The membrane serves as the barrier that a concrete slab would otherwise provide. Without it, radon simply rises through the soil surface across the entire crawl space. Sealing this membrane tightly is critical to the system’s performance, because any gaps reduce the pressure differential the fan can maintain.

Passive Systems and Their Limits

Some homes, particularly new construction, include passive radon piping. These systems use the same basic layout as an active system (suction point, vertical pipe, roof exit) but rely on natural air convection and temperature differences rather than a fan to move gas upward. Passive systems reduce radon by roughly 30 to 70 percent, a notably lower range than the 50 to 99 percent achieved with a fan.

If your home has passive piping and your radon test comes back high, the fix is usually simple: a qualified contractor adds a fan to the existing pipe, converting it to an active system. This is faster and cheaper than starting from scratch, since the piping is already routed through the house.

What Installation Looks Like

Professional installation typically takes half a day to a full day. Most homeowners pay between $500 and $1,500, with a median cost around $750. Several factors push the price higher or lower. Larger homes or those with complex layouts may need multiple suction points. Homes with finished basements can require more careful routing to conceal piping. If significant cracks or gaps in the slab need sealing before the system can maintain adequate pressure, that adds time and cost.

The fan is the only moving part. It’s a small, quiet inline unit that runs 24/7 and typically draws about as much electricity as a standard light bulb. Most installations include a simple visual indicator, often a U-tube manometer (a small liquid-filled gauge mounted on the pipe), that lets you confirm at a glance that the system is creating suction.

Testing After Installation

After a mitigation system is installed and activated, you need to test your home again to confirm it’s working. Post-mitigation testing should be done no sooner than 24 hours after activation but within 30 days. This window gives the system time to stabilize the pressure field beneath your foundation while ensuring you verify results promptly.

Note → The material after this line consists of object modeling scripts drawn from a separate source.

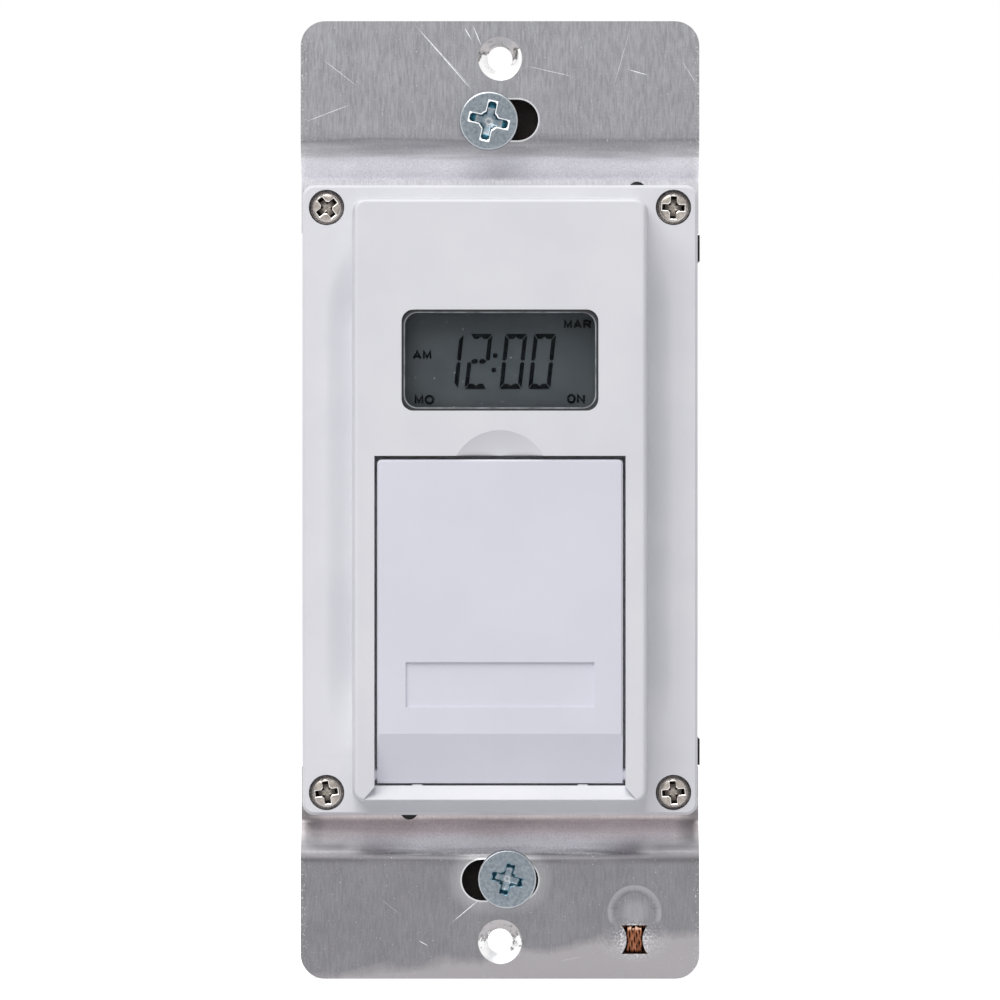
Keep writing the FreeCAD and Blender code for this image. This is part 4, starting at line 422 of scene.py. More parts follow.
# Ground display glass, harder and a little cleaner.
clearMoulding("cutDisplayGlass", "#232826", "#2C312F", 2.0, 0.05, 0.03, 1.52)

boardLook = {
    "mask": "#14522F",
    "copper": "#1C6840",
    "tin": "#B9BBBA",
    "track": 1.1,
    "pitch": 3.4,
    "weave": 0.5,
}


def circuitBoard(look):
    # Glass fibre board under a green solder mask. The eye sees copper tracks as a paler green grid of
    # lines under the mask, tinned dots, and the weave as a slight unevenness.
    tree, place = newMaterial("solderMaskedGlassFibreBoard")
    grid = {"Vector": place, "Scale": perMetre / look["track"]}
    tracks = addNode(tree, "TexVoronoi", grid, "Distance", feature="F1", distance="MANHATTAN")
    stops = [(0.0, look["copper"]), (0.42, look["copper"]), (0.46, look["mask"]), (1.0, look["mask"])]
    band = addNode(tree, "ValToRGB", {0: tracks}, stops=stops)
    spread = {"Vector": place, "Scale": perMetre / look["pitch"], "Randomness": 0.35}
    dots = addNode(tree, "TexVoronoi", spread, "Distance", feature="F1")
    tin = addNode(tree, "MapRange", {0: dots, 1: 0.17, 2: 0.14})
    tone = paint(tree, band, look["tin"], (tin, 0.0, 1.0, 1.0))
    weave = addNode(tree, "TexNoise", {0: place, "Scale": perMetre / look["weave"], "Detail": 2.0})
    gloss, inputs = (weave, 0.0, 1.0, 0.25, 0.45), {"IOR": 1.55, "Metallic": tin}
    closeMaterial(tree, tone, gloss, (band, 0.3, 0.02), inputs)


circuitBoard(boardLook)


def stripedMaterial(name, pitch, axis, shift, grain, roughness, stops):
    # Layers or bands across one axis, in the order of the stops, over the pattern's pitch. The shift is
    # the share of the pitch by which they are moved along that axis.
    tree, place = newMaterial(name)
    moved = addNode(tree, "Mapping", {0: place, "Location": (shift,) * 3, "Scale": (perMetre / pitch,) * 3})
    part = addNode(tree, "Math", {0: addNode(tree, "SeparateXYZ", {0: moved}, axis)}, operation="FRACT")
    bands = addNode(tree, "ValToRGB", {0: part}, stops=stops)
    bands.node.color_ramp.interpolation = "CONSTANT"
    grains = addNode(tree, "TexNoise", {0: place, "Scale": perMetre / grain, "Detail": 2.0})
    closeMaterial(
        tree, bands, (grains, 0.0, 1.0, roughness - 0.06, roughness + 0.06), (grains, 0.3, grain * 0.1)
    )


# Elastomer strip of carbon-black and white silicone layers. Its real pitch of 0.1 mm is drawn at 0.4 mm,
# because finer layers run together in the picture.
layers = [(0.0, "#1A1A1C"), (0.5, "#8E8A88")]
stripedMaterial("layeredSiliconeElastomer", 0.4, 0, 0.0, 0.3, 0.6, layers)
# PVC sleeve of the electrolytic cans, with its paler stripe down one side.
stripe = [(0.0, "#15202F"), (0.993, "#A9B2BC")]
stripedMaterial("shrunkDarkPvcSleeve", 30.0, 0, 0.5, 0.4, 0.3, stripe)
# Dipped ceramic coat of a resistor body, with its colour bands.
coat = "#93A79A"
colourBands = [(0.0, coat), (0.18, "#8A5A2A"), (0.27, coat), (0.38, "#1B1B1B"), (0.47, coat),
               (0.58, "#1B1B1B"), (0.67, coat), (0.82, "#B8A04A"), (0.91, coat)]
stripedMaterial("dippedCeramicCoat", 9.0, 2, 0.0, 0.3, 0.5, colourBands)
print("materials made")

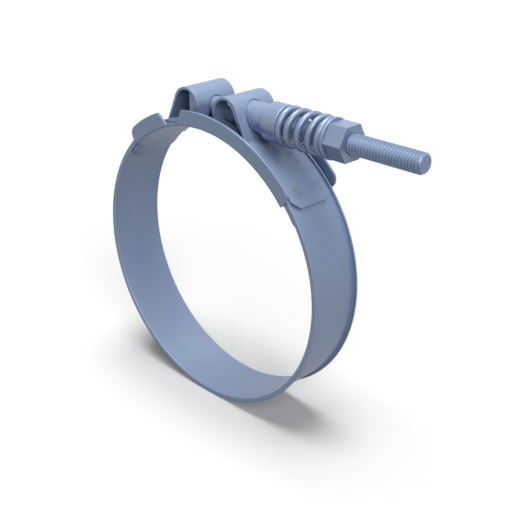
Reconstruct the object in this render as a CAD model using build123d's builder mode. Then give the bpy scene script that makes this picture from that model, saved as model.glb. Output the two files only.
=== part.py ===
from build123d import *
from math import asin, cos, degrees, hypot, radians, sin, sqrt, tan
import os

os.makedirs("parts", exist_ok=True)

# A spring-loaded T-bolt clamp for a hose of about 90 mm.
# The hose runs along Y through the origin, and the bolt lies along X above it, free end to the right.
# Lengths are millimetres. Ring angles are degrees from the top, positive towards the bolt's free end.

# Band: one strip with its edges turned outwards.
bore_radius = 45.5
band_thickness = 0.6
band_width = 19.0
lip_height = 1.6
lip_bend = 0.1
lip_corner = 0.4
band_left_angle = -12.5
band_right_angle = 5.0

# Bridge: a channel inside the band that closes the gap between its ends.
sheet_gap = 0.05
bridge_thickness = 0.8
bridge_bend = 0.1
bridge_corner = 0.85
flange_gap = 0.5
flange_height = 5.0
flange_corner = 3.1
flange_left_angle = -41.7
flange_right_angle = 49.1
tongue_angle = 10.4
tongue_width = 17.8
tongue_corner = 3.0
notch_angle = -15.2
notch_top_width = 11.9
notch_bottom_width = 5.8
notch_floor = 0.15
notch_fillet = 0.8

# Straps: each is bent into a loop that holds one end of the bolt, and is spot-welded to the band.
strap_thickness = 0.85
strap_width = 15.6
left_wall_x = 2.9
right_wall_x = 3.4
loop_radius = 5.35
loop_rise = 0.8
loop_lean_angle = 24.0
wall_bend = 0.9
foot_bend = 2.0
inner_leg_angle = 16.0
strap_end_angle = 52.6
strap_corner = 2.5
weld_angle = 47.0
weld_spacing = 7.8
weld_radius = 1.4
weld_depth = 0.12

# Bolt: an M6 rod with a D-shaped cross head.
rod_radius = 3.0
rod_end = 73.7
rod_chamfer = 0.55
rod_clearance = 0.2
head_fit = 0.05
head_flat_from_wall = 3.75
head_length = 15.4

# Trunnion: the sleeve that the bolt slides through, seated in the right-hand loop.
sleeve_clearance = 0.1
nose_radius = 3.8
nose_end = 9.6
neck_radius = 4.7
neck_start = 12.2
collar_radius = 5.9
collar_start = 20.9
collar_length = 5.7
collar_chamfer = 0.3
saddle_thickness = 0.7
saddle_top_angle = 75.0
saddle_drop = 5.0

# Openings in the straps: a slot for the rod, and a window that the trunnion's neck comes out of.
slot_clearance = 0.25
left_slot_end = 9.0
right_slot_end = 15.2
window_clearance = 0.2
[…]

Use the same type of test you used to detect the problem. Short-term charcoal or continuous radon monitors placed in the lowest livable area of the home for at least 48 hours will confirm whether levels have dropped below 4 pCi/L. If they haven’t, the contractor may need to add a suction point, increase fan capacity, or seal additional entry points in the foundation.

Long-Term Maintenance

Radon mitigation systems are largely maintenance-free. The fan is the only component that will eventually wear out. Most fans carry a 5-year manufacturer’s warranty but commonly last 20 years or more with proper installation. You’ll know the fan has failed if the manometer gauge shows zero pressure difference, or if you can no longer hear or feel the fan running when you check it.

Check the visual indicator on your system a few times a year to make sure suction is still active. Beyond that, retest your home’s radon levels every two to three years. Soil conditions, foundation settling, and changes to your home’s ventilation can all shift radon entry over time. Testing kits are inexpensive and widely available at hardware stores or through state radon programs. A five-minute check every couple of years protects the investment you’ve already made.

Sealing Cracks Alone Is Not Enough

It’s tempting to think that caulking visible cracks in a basement floor will solve a radon problem. Sealing entry points helps improve the performance of a depressurization system by making it easier for the fan to maintain negative pressure beneath the slab, but sealing alone is not a reliable remediation strategy. Radon finds its way through microscopic pores in concrete, gaps at cold joints where walls meet the floor, and openings around utility penetrations that are impossible to seal completely. The EPA does not recommend crack sealing as a standalone fix for elevated radon.

Think of sealing as a complement to active depressurization, not a substitute. When both are in place, the system runs more efficiently, the fan works less hard, and the pressure field extends more uniformly beneath the entire slab.